A. perfect classification hypotheses (i.e. classification hypotheses that always give the correct classification, given the values of the predictive attributes) for nominal classifications.

B. imperfect classification hypotheses (i.e. hypotheses that do better than chance) for nominal attributes.

C. approximate classification hypotheses for numeric classifications. (i.e. hypotheses that give answers that are nearly correct.)

** Answer:**

A. The original data can be encoded by storing the predictive attributes
for each example plus the hypothesis. If the space saved
on recording the classification is less than the space required for the
hypothesis, then the overall description length is reduced.

B. The original data can be encoded by storing (i) the predictive attributes;
(ii) the hypothesis; (iii) the classification X.C' which states either that the
hypothesis suceeds on example X or that it fails and gives the correct value
of C. If the entropy of C' is less than that of C, and if the data
set is large enough, then the space saved storing C' in an optimal coding
as opposed to storing C in an optimal coding will be enough to make up for
the cost of the space to store the hypothesis.

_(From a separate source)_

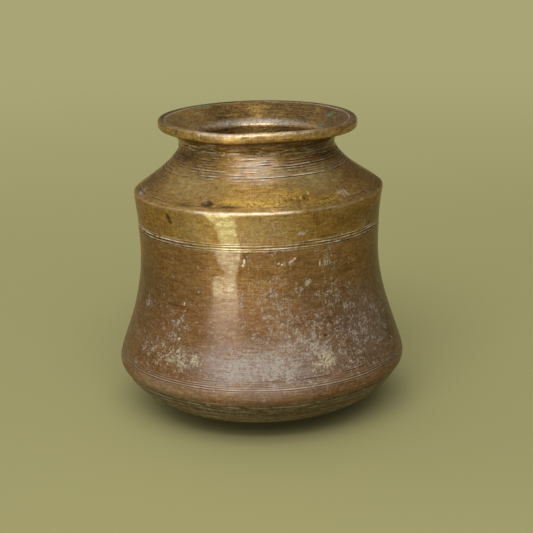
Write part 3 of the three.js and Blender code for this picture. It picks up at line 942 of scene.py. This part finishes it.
def brass(name, tones, bloom=1, relief=1, rough=(0.36, 0.36), metallic=(0.7, 0.7), coat=0.5,
          coat_rough=0.16, busy=1):
    """Aged turned brass. tones are the deep pores, the ground low and high on the pot, warm blotches,
    bright scratches and the tone of the painted highlight. rough and metallic are given low and high on the
    pot, bloom is how much lime lies on it, and busy is how strongly the fine marks show."""
    deep, ground, upper, warm, bright, highlight_tone = (colour(*tone) for tone in tones)
    material = bpy.data.materials.new(name)
    s = Shader(material)
    place = s.place()
    height = s.node("ShaderNodeSeparateXYZ", {0: place}).outputs["Z"]
    blotch = s.noise(place, (0.06, 0.06, 0.1), 4, 0.6, 0.3)
    patches = s.noise(place, (0.16, 0.16, 0.42), 4, 0.65, 0.5, (5, 1, 8))
    mottle = s.noise(place, (0.5, 0.5, 0.85), 4, 0.7, 0.6, (9, 4, 2))
    dashes = s.noise(place, (0.2, 0.2, 2.6))
    rings = s.noise(place, (0.02, 0.02, 2.6), 3, shift=(0, 0, 40))
    threads = s.noise(place, (2.1, 2.1, 0.14), 3, 0.65, shift=(31, 7, 3))
    grain = s.noise(place, (1.7, 1.7, 1.7), 4, 0.75)
    weave = s.sum(s.product(dashes, 0.75), s.product(threads, 0.25))
    rise = s.sum(height, s.product(blotch, 30))

    # The patina: where each pattern lies between two values, its tone covers what is below
    patina = s.mix(s.within(rise, 62, 84), ground, upper)
    for pattern, low, high, weight, tone in (
        (patches, 0.42, 0.66, 0.6, warm),
        (blotch, 0.5, 0.7, 0.35, deep),
        (mottle, 0.5, 0.66, 0.5 * busy, deep),
        (mottle, 0.48, 0.34, 0.3 * busy, bright),
        (weave, 0.53, 0.64, 0.7 * busy, bright),
        (weave, 0.48, 0.38, 0.75 * busy, deep),
        (grain, 0.51, 0.66, 0.7 * busy, deep),
        (grain, 0.42, 0.32, 0.6 * busy, bright),
    ):
        patina = s.mix(s.product(s.within(pattern, low, high), weight), patina, tone)
    dust = s.noise(place, (1.15, 1.15, 1.38), 2, 0.6, shift=(2.3, 9.2, 6.9))
    dust = s.product(s.within(dust, 0.65, 0.71), s.within(patches, 0.45, 0.6), 0.75)
    patina = s.mix(dust, patina, bright)
    # Tarnish, together with painted shade in the throat, under the lip, on the collar's right and on the
    # sides away from the lamps
    tarnish_and_shade = s.product(s.attribute("tarnish_and_shade"), s.within(mottle, 0.3, 0.7, 0.8, 1.1), 0.85)
    patina = s.mix(tarnish_and_shade, patina, colour(*(0.65 * part for part in tones[0])))
    # Painted highlight: the streak, the throat's gleam and the sheen, broken up by the fine texture
    highlight_breakup = s.within(s.sum(weave, s.product(mottle, 0.5)), 0.64, 0.84, 1, 0.3)
    painted_highlight = s.product(s.attribute("painted_highlight"), highlight_breakup)
    patina = s.mix(s.product(painted_highlight, 0.9), patina, highlight_tone)

    # Lime in grains and threads, a haze round it, and the grey veil of lime film and painted sheen
    crust = s.noise(place, (0.95, 0.95, 0.95), 5, 0.72, 0.2)
    clusters = s.noise(place, (0.24, 0.24, 0.3), 3, 0.6, shift=(3, 9, 5))
    density = s.attribute("lime")
    value = s.sum(crust, s.product(clusters, 0.6), s.product(density, 0.2))
    value = s.sum(value, s.product(s.sum(threads, -0.5), 0.3))
    speckle = s.noise(place, (2.3, 2.3, 2.3), 3, 0.8, 0.4)
    off_middle = s.sum(s.noise(place, (0.8, 0.8, 0.8), 2, 0.6, 1.2), -0.5)
    worms = s.within(s.most(off_middle, s.product(off_middle, -1)), 0.05, 0.015)
    grains = s.most(s.within(speckle, 0.44, 0.6), worms)
    lime = s.product(s.within(value, 0.92, 1.03), s.within(grains, 0, 1, 0.12, 1), bloom)
    haze = s.product(s.within(value, 0.8, 1.02), density, 0.35 * bloom)
    lines = s.noise(place, (0.12, 0.12, 4), 2, 0.6, shift=(3, 0, 11))
    veil_and_sheen = s.within(s.sum(lines, s.product(crust, 0.5), s.product(worms, 0.2)), 0.56, 0.88)
    veil_and_sheen = s.product(s.attribute("veil_and_sheen"), bloom, veil_and_sheen)
    patina = s.mix(s.product(veil_and_sheen, 0.85), patina, VEIL_AND_SHEEN_GREY)
    patina = s.mix(haze, patina, HAZE_BROWN)
    patina = s.mix(lime, patina, s.mix(s.attribute("cream"), LIME_GREY, LIME_CREAM))

    # Marks, edges and grooves
    patina = s.mix(s.within(s.attribute("flecks"), 0.1, 0.7), patina, FLECK_WHITE)
    chips = s.product(s.attribute("specks"), s.within(s.sum(crust, s.product(grain, 0.5)), 0.7, 0.79))
    patina = s.mix(chips, patina, SPECK_GOLD)
    stain = s.within(s.sum(s.attribute("dark"), s.product(s.sum(grain, -0.5), 0.8)), 0.15, 0.75)
    patina = s.mix(s.product(stain, 0.85), patina, STAIN_BROWN)
    patina = s.mix(s.product(s.attribute("worn"), 0.4), patina, bright)
    patina = s.mix(s.product(s.attribute("groove"), 0.85), patina, GROOVE_BROWN)
    # Pale burrs along the rings, partly a painted highlight, with painted glints on the carination and the
    # lip's edge
    burr = s.attribute("burr")
    patina = s.mix(s.product(burr, s.within(grain, 0.35, 0.55, 0.4, 1)), patina, PALE_BURR_AND_GLINT)
    green = s.within(s.sum(s.attribute("green"), s.product(s.sum(crust, -0.5), 1.2)), 0.3, 0.6)
    patina = s.mix(s.product(green, 0.8), patina, VERDIGRIS_GREEN)

    # Gloss and relief
    dull = s.most(lime, green, s.product(stain, 0.6))
    roughness = s.sum(s.within(rise, 56, 82, *rough), s.within(blotch, 0.3, 0.7, -0.04, 0.06))
    roughness = s.sum(roughness, s.product(dull, 0.25), s.product(veil_and_sheen, 0.08), s.product(painted_highlight, -0.07))
    metal = s.product(s.within(rise, 56, 82, *metallic), s.within(dull, 0, 1, 1, 0.15))
    metal = s.product(metal, s.within(s.most(veil_and_sheen, burr), 0, 1, 1, 0.3))
    normal = s.bump(s.sum(s.product(rings, 0.6), s.product(dashes, 0.4)), 0.09 * relief)
    normal = s.bump(threads, 0.03 * relief, normal)
    normal = s.bump(s.sum(grain, s.product(dull, 0.5)), 0.06 * relief, normal)
    gloss = s.bump(s.sum(s.product(rings, 0.5), s.product(dashes, 0.5)), 0.07 * relief)
    tangent = s.node("ShaderNodeTangent", {}, direction_type="RADIAL", axis="Z").outputs["Tangent"]
    s.finish(s.node("ShaderNodeBsdfPrincipled", {
        "Base Color": patina, "Roughness": roughness, "Metallic": metal, "Normal": normal,
        "Tangent": tangent, "Anisotropic": 0.85, "Anisotropic Rotation": 0.25, "Coat Weight": coat,
        "Coat Roughness": coat_rough, "Coat Normal": gloss, "Specular Tint": SPECULAR_GOLD,
    }))
    return material


# The stage and the lights

def add_floor():
    """Paper. Far from the pot it is seen in its own colour, however little light reaches it there."""
    size = 20.0
    corners = [(-size, -size, 0), (size, -size, 0), (size, size, 0), (-size, size, 0)]
    mesh = bpy.data.meshes.new("floor")
    mesh.from_pydata(corners, [], [(0, 1, 2, 3)])
    floor = bpy.data.objects.new("floor", mesh)
    bpy.context.scene.collection.objects.link(floor)
    material = bpy.data.materials.new("floor")
    s = Shader(material)
    place = s.place()
    along = s.node("ShaderNodeSeparateXYZ", {0: place}).outputs["Y"]
    away = s.node("ShaderNodeVectorMath", {0: place}, operation="LENGTH").outputs["Value"]
    paper = s.mix(s.within(along, -100, 900), PAPER_NEAR, PAPER_FAR)
    matt = {"Base Color": paper, "Roughness": 0.9, "Specular IOR Level": 0.2}
    lit = s.node("ShaderNodeBsdfPrincipled", matt)
    glow = s.node("ShaderNodeEmission", {"Color": PAPER_SEEN, "Strength": 1})
    rays = s.node("ShaderNodeLightPath", {}).outputs
    seen = s.most(rays["Is Camera Ray"], rays["Is Glossy Ray"], rays["Is Transmission Ray"])
    far = s.product(seen, s.within(away, 300, 1100))
    s.finish(s.node("ShaderNodeMixShader", {0: far, 1: lit.outputs[0], 2: glow.outputs[0]}))
    floor.data.materials.append(material)


def add_softbox(name, azimuth, elevation, distance, width, height, radiance):
    """A softbox that faces the pot. Azimuth 0 is in front of it, and 90 to its right."""
    data = bpy.data.lights.new(name, "AREA")
    data.shape, data.size, data.size_y = "RECTANGLE", width, height
    data.energy = radiance * math.pi * width * height
    lamp = bpy.data.objects.new(name, data)
    turn, rise = math.radians(azimuth), math.radians(elevation)
    way = Vector(standing(math.cos(rise), turn, math.sin(rise)))
    lamp.location = Vector((0, 0, LAMP_TARGET * MM)) + way * distance
    lamp.rotation_euler = (-way).to_track_quat("-Z", "Y").to_euler()
    lamp.visible_camera = False
    bpy.context.scene.collection.objects.link(lamp)


def add_world():
    """Dimmer near the horizon and to the right, brighter overhead."""
    world = bpy.data.worlds.new("studio")
    s = Shader(world, "ShaderNodeOutputWorld")
    coordinates = s.node("ShaderNodeTexCoord", {}).outputs["Generated"]
    way = s.node("ShaderNodeSeparateXYZ", {0: coordinates}).outputs
    overhead = s.within(way["Z"], 0.05, 0.8, 0.12, 0.4)
    strength = s.product(overhead, s.within(way["X"], -0.9, 0.9, 1.25, 0.42))
    s.finish(s.node("ShaderNodeBackground", {"Color": SKY_COLOUR, "Strength": strength}))
    bpy.context.scene.world = world


add_camera()
bpy.context.scene.view_settings.view_transform = "Standard"
YELLOW = brass("yellow_brass", (
    (84, 58, 26), (182, 141, 68), (182, 141, 68), (156, 110, 48), (236, 204, 134), (255, 240, 176),
), bloom=0.9, coat=0.3, busy=0.75)
RED = brass("red_brass", (
    (60, 42, 25), (134, 95, 55), (162, 120, 65), (122, 80, 43), (214, 184, 142), (234, 214, 182),
), rough=(0.56, 0.36), metallic=(0.35, 0.65), coat=0.35, coat_rough=0.18, busy=0.55)
DARK = brass("dark_brass", (
    (34, 27, 17), (108, 87, 55), (108, 87, 55), (94, 72, 42), (188, 168, 122), (176, 156, 112),
), bloom=0.3, rough=(0.5, 0.5), metallic=(0.4, 0.4), coat=0.3, coat_rough=0.2, busy=1.3)
RIM = brass("rim_brass", (
    (68, 49, 28), (176, 134, 64), (176, 134, 64), (150, 108, 50), (240, 208, 138), (232, 228, 224),
), bloom=0.1, relief=0.4, metallic=(0.65, 0.65), coat=0.4, coat_rough=0.14)
SPELTER = brass("spelter", (
    (70, 54, 36), (190, 166, 134), (190, 166, 134), (150, 124, 92), (236, 220, 196), (236, 220, 196),
), bloom=0.4, relief=2)
for piece, material in (
    (base_dish(), DARK),
    (braze_ring("base_seam", "base_braze", BODY_EDGE - LAP_SKIN, DISH_EDGE - 0.25), SPELTER),
    (body_wall(), RED),
    (braze_ring("waist_seam", "waist_braze", WAIST_SEAM_RADIUS - LAP_SKIN, WAIST_SEAM_RADIUS - 0.05,
                swell=0.05, rough=0.03, step=0.1), SPELTER),
    (shoulder(), YELLOW),
    (braze_ring("neck_seam", "neck_braze", NECK_SOCKET, NECK_RADIUS, swell=0.15, rough=0.14), SPELTER),
    (rim(), RIM),
):
    piece.data.materials.append(material)
add_floor()
add_world()
add_softbox("low window", -32, 5, 1, 0.45, 0.24, 5.7)
add_softbox("overhead", -4, 48, 1.6, 1.6, 1.1, 3.05)
add_softbox("strip", -6, 42, 1.6, 0.9, 0.12, 12.5)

C. Let A,B,C be the predictive attributes; let D be the classification;
let f(A,B,C) be the hypothesis. For each example X, record X.A, X.B, X.C
and the error X.D - f(A,B,C). If f is a useful hypothesis, then the
range of values of the error will be much less than the range of values
of X.D; hence the error will require fewer bits, for a given level of
precision, than X.D. If the space thus saved is more than the space
required to store f, then the description length is reduced.